If like me you are old enough to remember the 20th century, you're likely to think of art created under oppressive regimes to register protest or to keep alive a forbidden tradition: Malevich, Solzhenitsyn, Pasternak and countless artists under Soviet rule, whose equivalents today are Ai Weiwei, and myriad far less famous others.

The 21st century has seen a fine tuning of the relationship between tricky regimes and art, which could rudely be called "whitewash art". Harnessing the power of art for rather than against your public image works wonders for governments, as it does for individuals. Take Azerbaijan, for instance, whose heinous human rights record is balanced by an expensively PR-fuelled cultural agenda.

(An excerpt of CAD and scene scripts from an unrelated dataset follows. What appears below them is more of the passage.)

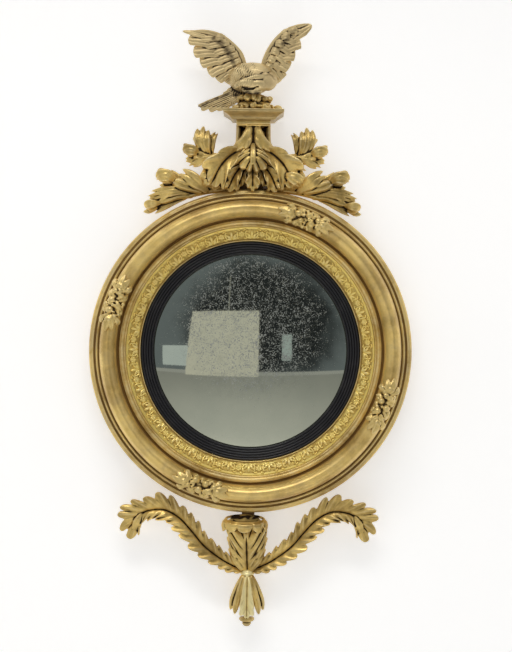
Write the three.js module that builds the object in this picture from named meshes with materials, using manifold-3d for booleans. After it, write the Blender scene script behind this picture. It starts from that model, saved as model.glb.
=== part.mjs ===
// Girandole mirror: a convex glass in a round giltwood frame, with an eagle crest and a leaf apron.
//
// Millimetres, +Z up. The origin is the centre of the frame on its back plane, y = 0 is that plane,
// and the front faces -Y. A point is written (x, z, h): h is its height in front of the back plane.

import * as THREE from 'three';
import { mergeVertices } from 'three/addons/utils/BufferGeometryUtils.js';
import Module from 'manifold-3d';

const wasm = await Module();
wasm.setup();

// ---------------------------------------------------------------- driving dimensions

const GAP = 0.3;                     // clearance between pieces that touch
const SEGMENTS = 32;                 // facets round the frame
const SLIVER = 0.1;                  // facets finer than this are merged after a cut
const CARVING = 0.3;                 // and on a carved form before it is cut
const SEAT = GAP + CARVING;          // how much larger a carved form is when it cuts another
const TORUS_STEPS = 6;               // facets over the torus
const BEYOND = 500;                  // past every piece, for a cut along a plane

// Glass and slip
const SIGHT_RADIUS = 183;            // visible glass
const GLASS_BULGE = 24;              // rise of the convex glass over its sight radius
const GLASS_EDGE_HEIGHT = 24.5;      // front of the glass at the sight edge
const GLASS_THICKNESS = 3;
const GLASS_COVER = 9.7;             // how far the glass runs in under the slip
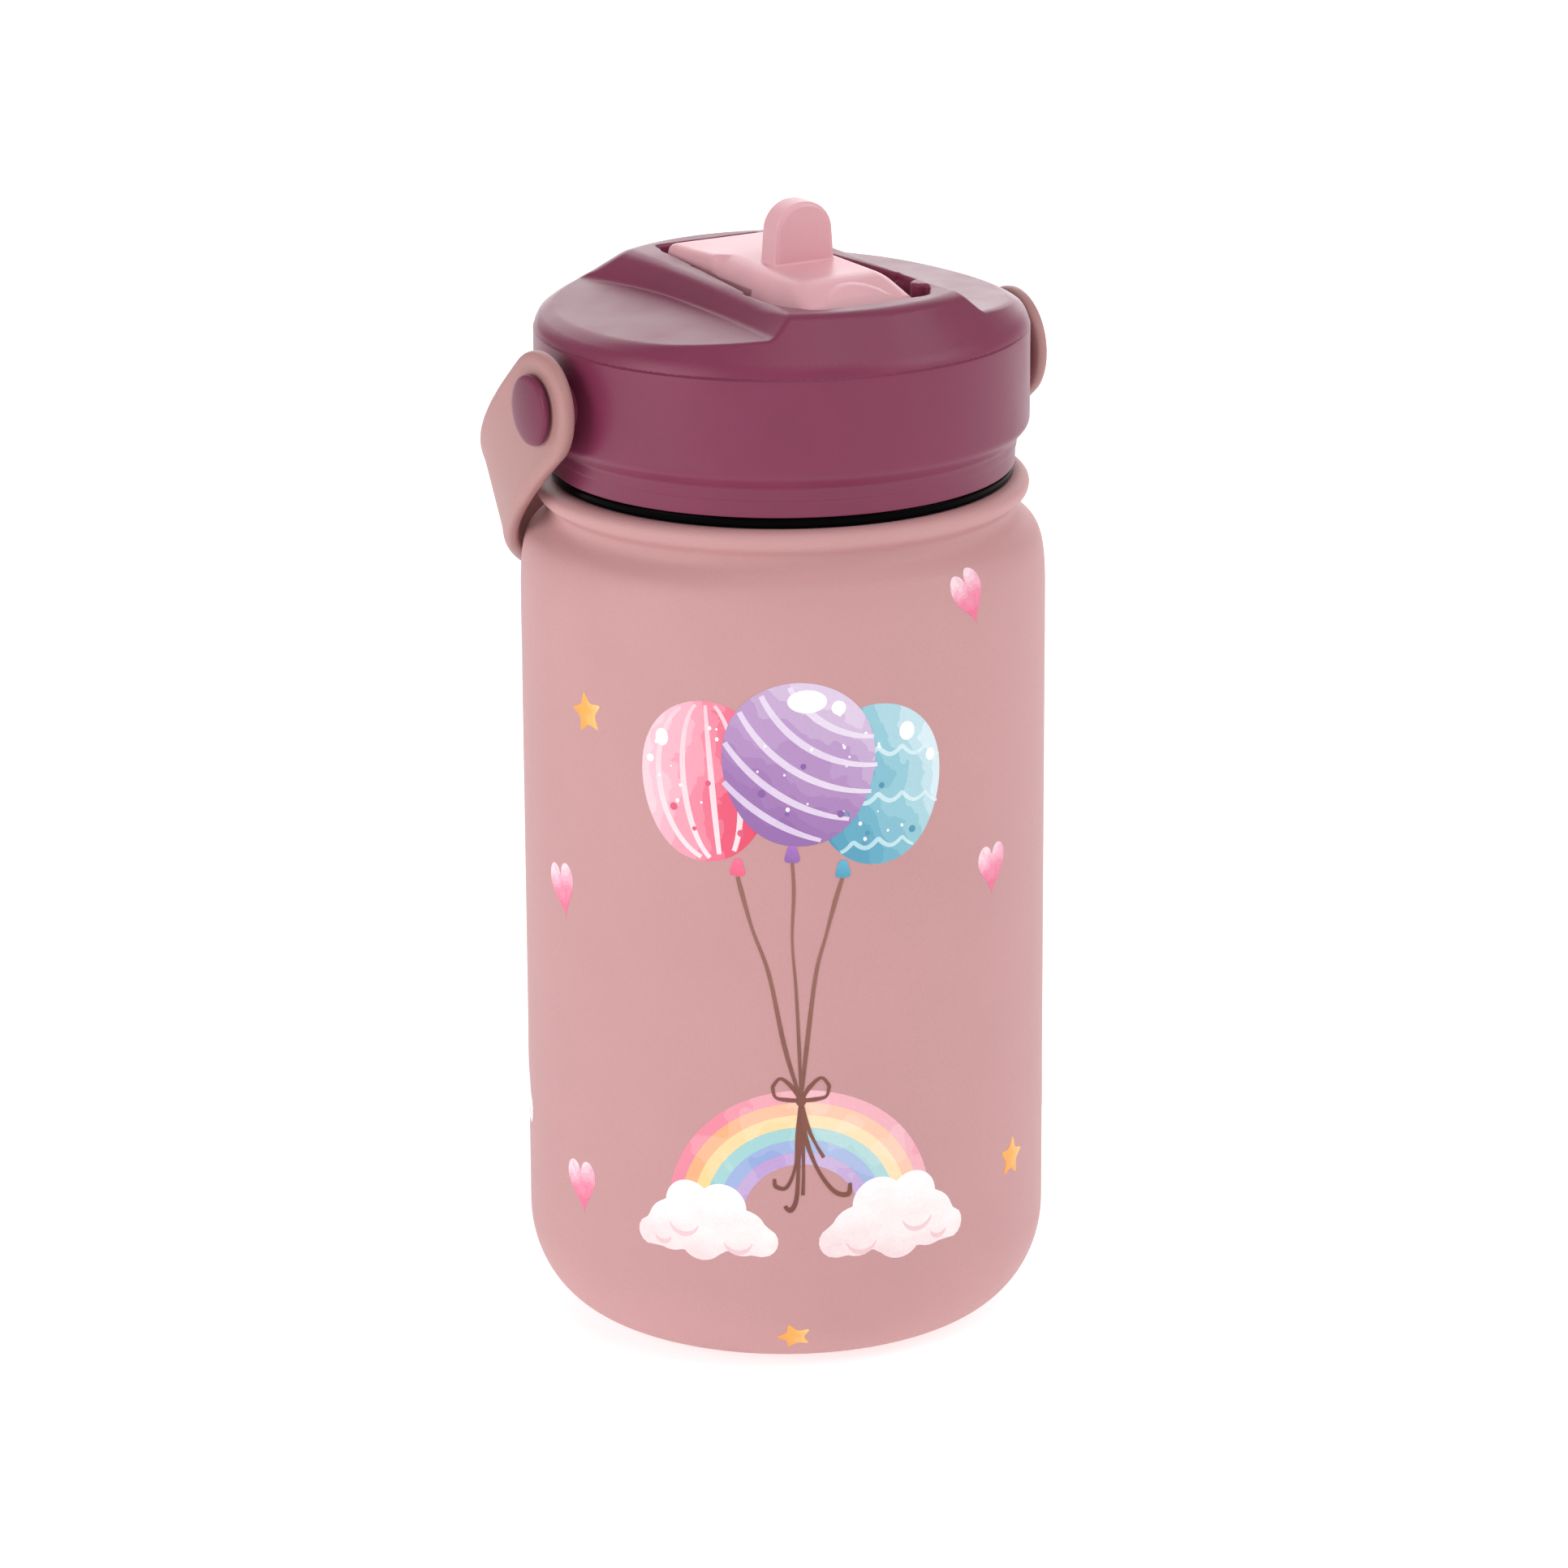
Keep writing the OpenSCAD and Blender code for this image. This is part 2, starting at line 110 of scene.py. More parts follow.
def blend_colours(a, b, t):
    """The colour that is t of the way from a to b."""
    return tuple(p + (q - p) * t for p, q in zip(a, b))


class Nodes:
    """A new node material with a Principled shader."""

    def __init__(self, name):
        self.material = bpy.data.materials.new(name)
        self.material.use_nodes = True
        self.tree = self.material.node_tree
        self.shader = self.tree.nodes["Principled BSDF"]

    def add(self, kind, links=None, **values):
        """A node; values set its properties or its sockets, links join its sockets to others."""
        node = self.tree.nodes.new(kind)
        for key, value in values.items():
            if hasattr(node, key):
                setattr(node, key, value)
            else:
                node.inputs[key.replace("_", " ")].default_value = value
        for key, source in (links or {}).items():
            self.tree.links.new(source, node.inputs[key])
        return node

    def noise(self, vector, size, detail=2.0, rough=0.5):
        """Noise whose features are about size millimetres across."""
        node = self.add("ShaderNodeTexNoise", {"Vector": vector}, Scale=1 / (size * MM), Detail=detail)
        node.inputs["Roughness"].default_value = rough
        return node.outputs["Fac"]

    def spread(self, value, low, high, start=0.3, end=0.7):
        """A value mapped from start..end to low..high."""
        node = self.add("ShaderNodeMapRange", {"Value": value})
        for socket, number in zip(("From Min", "From Max", "To Min", "To Max"), (start, end, low, high)):
            node.inputs[socket].default_value = number
        return node.outputs["Result"]

    def mix(self, fac, a, b):
        """A colour mixed from two, by a value."""
        node = self.add("ShaderNodeMix", data_type="RGBA")
        for socket, source in ((node.inputs[0], fac), (node.inputs[6], a), (node.inputs[7], b)):
            if isinstance(source, (tuple, float)):
                socket.default_value = source
            else:
                self.tree.links.new(source, socket)
        return node.outputs[2]

    def maths(self, operation, a, b):
        node = self.add("ShaderNodeMath", operation=operation)
        for socket, source in zip(node.inputs, (a, b)):
            if isinstance(source, (int, float)):
                socket.default_value = source
            else:
                self.tree.links.new(source, socket)
        return node.outputs["Value"]

    def bump(self, height, depth, before=None):
        """Adds a bump of depth millimetres to the shader's normal."""
        node = self.add("ShaderNodeBump", {"Height": height}, Distance=depth * MM)
        if before is not None:
            self.tree.links.new(before, node.inputs["Normal"])
        self.tree.links.new(node.outputs["Normal"], self.shader.inputs["Normal"])
        return node.outputs["Normal"]

    def wire(self, **sources):
        for key, source in sources.items():
            socket = self.shader.inputs[key.replace("_", " ")]
            if isinstance(source, (int, float, tuple)):
                socket.default_value = source
            else:
                self.tree.links.new(source, socket)


def moulded(name, colour, rough, grain=0.25, grain_depth=0.006, mottle=0.05, **sockets):
    """Moulded plastic or silicone: a fine spark-eroded grain, faint flow mottling and uneven gloss."""
    m = Nodes(name)
    place = m.add("ShaderNodeTexCoord").outputs["Object"]
    flow = m.noise(place, 9.0, 3.0)
    fine = m.noise(place, grain, 3.0, 0.6)
    tone = m.mix(m.spread(flow, 0, 1), shade(colour, 1 - mottle), shade(colour, 1 + mottle))
    tone = m.mix(m.spread(fine, 0, 0.35), tone, shade(colour, 0.86))
    m.wire(Base_Color=tone, Roughness=m.spread(flow, rough - 0.04, rough + 0.05), **sockets)
    m.bump(m.spread(fine, 0, 1), grain_depth)
    return m.material


def coated(name, colour):
    """Soft-touch powder coat: an orange-peel wave under a very fine sandy grain."""
    m = Nodes(name)
    place = m.add("ShaderNodeTexCoord").outputs["Object"]
    peel = m.noise(place, 1.4, 2.0)
    sand = m.noise(place, 0.22, 3.0, 0.65)
    cloud = m.noise(place, 14.0, 2.0)
    tone = m.mix(m.spread(cloud, 0, 1), shade(colour, 0.975), shade(colour, 1.02))
    tone = m.mix(m.spread(sand, 0, 0.6), tone, shade(colour, 0.88))
    m.wire(Base_Color=tone, Roughness=m.spread(sand, 0.47, 0.6), Specular_IOR_Level=0.36)
    first = m.bump(m.spread(peel, 0, 1), 0.006)
    m.bump(m.spread(sand, 0, 1), 0.006, first)
    return m.material


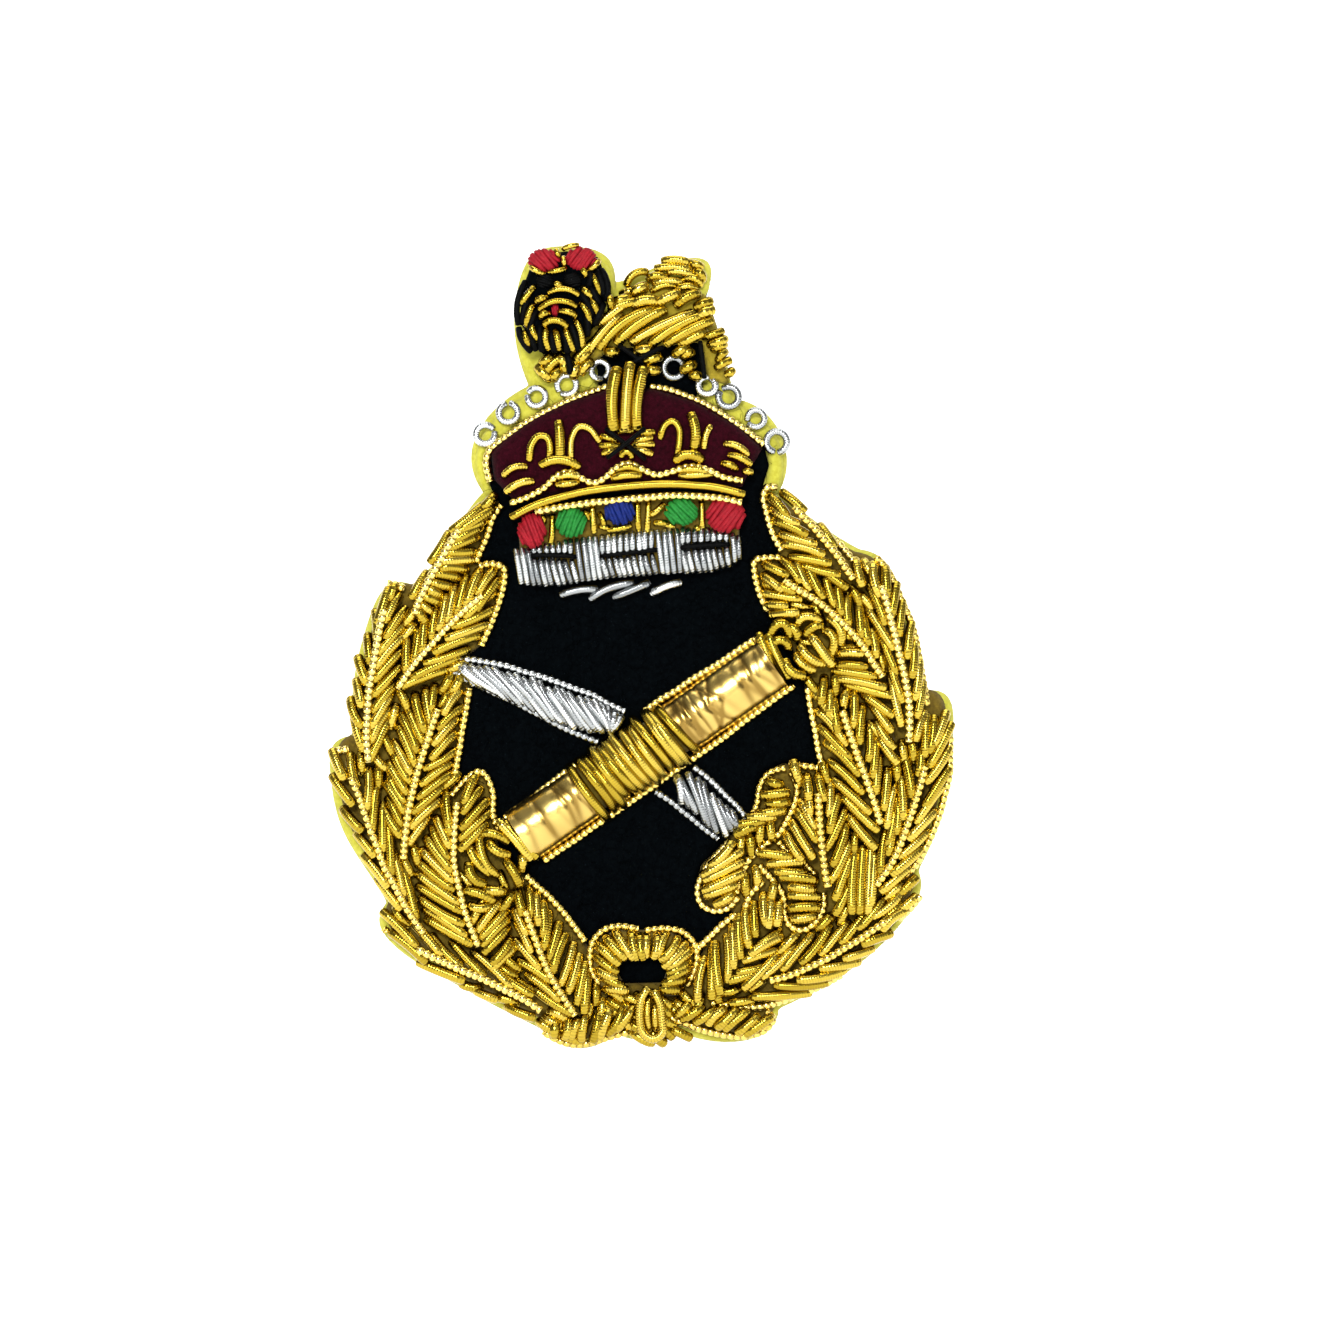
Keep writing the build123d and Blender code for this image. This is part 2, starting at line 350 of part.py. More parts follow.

Despite this, it's important to be shocked and provoked by art, even if only to be shocked by its beauty or provoked into feelings you didn't know you had. In my line of work, I'm pretty well impervious to (or impatient of) artists' more obvious provocations. Every so often, though, something gets under my skin. At the last Venice biennale, the magnificent vista along the Grand Canal to San Giorgio Maggiore was interrupted by a gigantic purple inflatable version of Marc Quinn's statue of the limbless and pregnant Alison Lapper. This work, when life-size and created in smooth white marble in London's Trafalgar Square, was troubling and moving, as it was meant to be. Remade as a vast party balloon, it was hideous, trivial and aroused such rage in me that - reader, I admit - I dreamt of an air gun. But that was, I'm sure, just the kind of reaction the artist wanted. Perhaps it was good for me. Somehow.